Announcing the 2016 National Academy of Education/Spencer Dissertation Fellows

May 18, 2016

The National Academy of Education (NAEd) is pleased to announce the recipients of the 2016 NAEd/Spencer Dissertation Fellowship.

According to NAEd President Michael Feuer, “The dissertation fellowship provides financial support and mentoring to help outstanding doctoral students launch their careers as education researchers. These fellows represent our best investment in the future of education scholarship.”

This highly selective program typically receives up to 500 applications annually, and benefits of the fellowship include: (1) a $27,500 stipend for a period of up to two years to complete dissertation writing, and (2) participation in professional development activities organized by the NAEd.

The NAEd administers the dissertation fellowship program with generous funding from the Spencer Foundation.
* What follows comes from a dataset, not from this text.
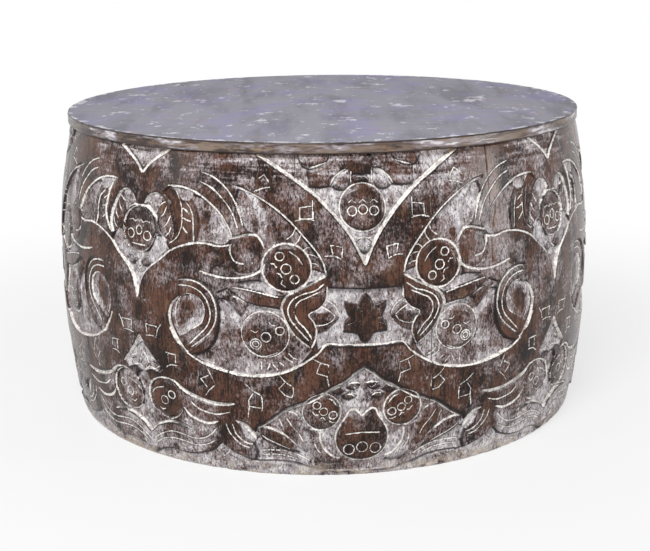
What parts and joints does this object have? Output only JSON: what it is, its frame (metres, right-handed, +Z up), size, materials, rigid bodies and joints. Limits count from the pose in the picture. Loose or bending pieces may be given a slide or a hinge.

More information about the NAEd/Spencer Dissertation Fellowship Programs is available on the NAEd website.

 

The 2016 NAEd/Spencer Dissertation Fellows and Dissertation Titles:

 
John Bell, Harvard University
First Days of Fellowship: Abolitionist Colleges and the Dilemmas of Racial and Gender Equality, 1833-1893

Barbara Biasi, Stanford University
Wages and The Composition of the Teaching Body: Evidence from Wisconsin

Kyle Booten, University of California, Berkeley
Online Quotation Culture: Investigating the Fate of the Book in the Age of New Media

Tolani Britton, Harvard University
Locked up and Locked out: The Effects of the Anti-Drug Act of 1986 on Black Male Students’ College Enrollment

Brandon Buck, Teachers College, Columbia University
White Schools, White Ignorance: Recognizing Epistemic Vulnerability and Achieving Epistemic Responsibility

Karina Chavarria, University of California, Los Angeles
Land of Opportunity: School Incorporation of Undocumented Latina/o High School Students.
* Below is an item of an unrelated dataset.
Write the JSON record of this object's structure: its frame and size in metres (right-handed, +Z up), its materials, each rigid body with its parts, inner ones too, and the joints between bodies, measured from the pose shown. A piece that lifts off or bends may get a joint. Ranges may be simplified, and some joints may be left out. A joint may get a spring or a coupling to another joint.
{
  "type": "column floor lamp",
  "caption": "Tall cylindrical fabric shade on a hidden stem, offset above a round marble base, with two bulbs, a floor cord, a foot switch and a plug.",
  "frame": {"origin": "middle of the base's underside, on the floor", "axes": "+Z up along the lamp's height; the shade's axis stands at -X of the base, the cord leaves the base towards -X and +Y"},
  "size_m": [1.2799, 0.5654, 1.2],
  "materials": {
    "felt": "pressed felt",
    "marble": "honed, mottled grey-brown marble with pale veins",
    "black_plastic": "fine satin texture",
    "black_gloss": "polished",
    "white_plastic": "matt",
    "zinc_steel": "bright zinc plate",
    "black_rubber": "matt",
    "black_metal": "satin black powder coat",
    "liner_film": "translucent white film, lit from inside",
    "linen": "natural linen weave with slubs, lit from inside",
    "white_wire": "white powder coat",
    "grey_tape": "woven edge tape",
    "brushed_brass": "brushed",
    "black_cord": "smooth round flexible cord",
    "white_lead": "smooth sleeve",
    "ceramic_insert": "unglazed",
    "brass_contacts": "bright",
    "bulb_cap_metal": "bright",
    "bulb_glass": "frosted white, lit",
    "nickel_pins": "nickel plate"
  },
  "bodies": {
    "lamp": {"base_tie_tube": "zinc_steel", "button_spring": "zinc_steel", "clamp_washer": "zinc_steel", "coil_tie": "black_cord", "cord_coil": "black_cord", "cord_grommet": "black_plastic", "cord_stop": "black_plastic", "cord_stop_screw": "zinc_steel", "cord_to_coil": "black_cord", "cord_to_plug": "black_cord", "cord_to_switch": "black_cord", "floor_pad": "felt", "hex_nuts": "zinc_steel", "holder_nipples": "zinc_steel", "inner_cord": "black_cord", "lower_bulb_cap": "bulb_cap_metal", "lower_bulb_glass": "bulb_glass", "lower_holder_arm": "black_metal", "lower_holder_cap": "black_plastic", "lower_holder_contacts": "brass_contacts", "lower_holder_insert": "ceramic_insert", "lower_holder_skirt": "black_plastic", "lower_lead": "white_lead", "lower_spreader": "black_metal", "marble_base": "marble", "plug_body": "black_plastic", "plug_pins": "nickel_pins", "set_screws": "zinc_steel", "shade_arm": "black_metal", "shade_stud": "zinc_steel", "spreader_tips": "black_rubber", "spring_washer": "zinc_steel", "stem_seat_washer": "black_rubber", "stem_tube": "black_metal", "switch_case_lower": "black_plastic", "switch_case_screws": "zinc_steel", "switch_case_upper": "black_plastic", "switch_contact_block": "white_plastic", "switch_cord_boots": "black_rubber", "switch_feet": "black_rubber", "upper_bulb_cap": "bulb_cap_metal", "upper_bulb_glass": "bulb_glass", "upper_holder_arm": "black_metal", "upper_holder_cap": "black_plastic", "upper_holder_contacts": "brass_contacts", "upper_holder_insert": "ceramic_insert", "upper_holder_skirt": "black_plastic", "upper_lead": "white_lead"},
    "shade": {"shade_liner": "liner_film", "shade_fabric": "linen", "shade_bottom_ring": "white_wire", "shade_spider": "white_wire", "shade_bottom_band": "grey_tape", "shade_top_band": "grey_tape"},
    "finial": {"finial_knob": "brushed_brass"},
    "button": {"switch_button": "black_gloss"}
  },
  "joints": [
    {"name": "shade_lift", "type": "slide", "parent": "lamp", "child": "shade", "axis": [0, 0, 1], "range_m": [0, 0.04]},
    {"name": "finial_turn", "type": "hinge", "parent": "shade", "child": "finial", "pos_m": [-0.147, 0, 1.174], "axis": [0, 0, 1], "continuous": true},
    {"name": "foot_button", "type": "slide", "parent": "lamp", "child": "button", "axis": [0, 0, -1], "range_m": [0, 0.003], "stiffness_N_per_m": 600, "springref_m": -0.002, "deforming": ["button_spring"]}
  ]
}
Jordan Conwell, Northwestern University
Racial Inequalities in Educational Outcomes within Social Class Categories: Historical Trends and Gap Development in a Single Birth Cohort

Sarah Fine, Harvard University
Unlearning Certainty: An Inquiry into the Learning of Instructional Leaders During a Process of Organizational Change

Dominic Gibson, University of Chicago
Putting Cognitive Science to Work: How Word-learning Biases are the Source and Solution to Children’s Misconceptions in Mathematics

Eliot Graham, Rutgers, The State University of New Jersey
“In Real Life, You Have to Speak Up”: Civic Implications of Behavior Management in a No-Excuses Charter School

Shayl Griffith, University of Massachusetts
Home Learning in the New Mobile Age: Parent-Child Interactions and Emergent Academic Development across Multiple Home Learning Contexts

Rita Harvey, University of Pennsylvania
Complex Capital: An Exploration of Cultural Capital in the Education of Adjudicated Youth

Daphne Henry, University of Pittsburgh
The Intersection of Race and Socioeconomic Status (SES) in Early Family Life: Why Do the Academic Returns to SES Differ for Black and White Families?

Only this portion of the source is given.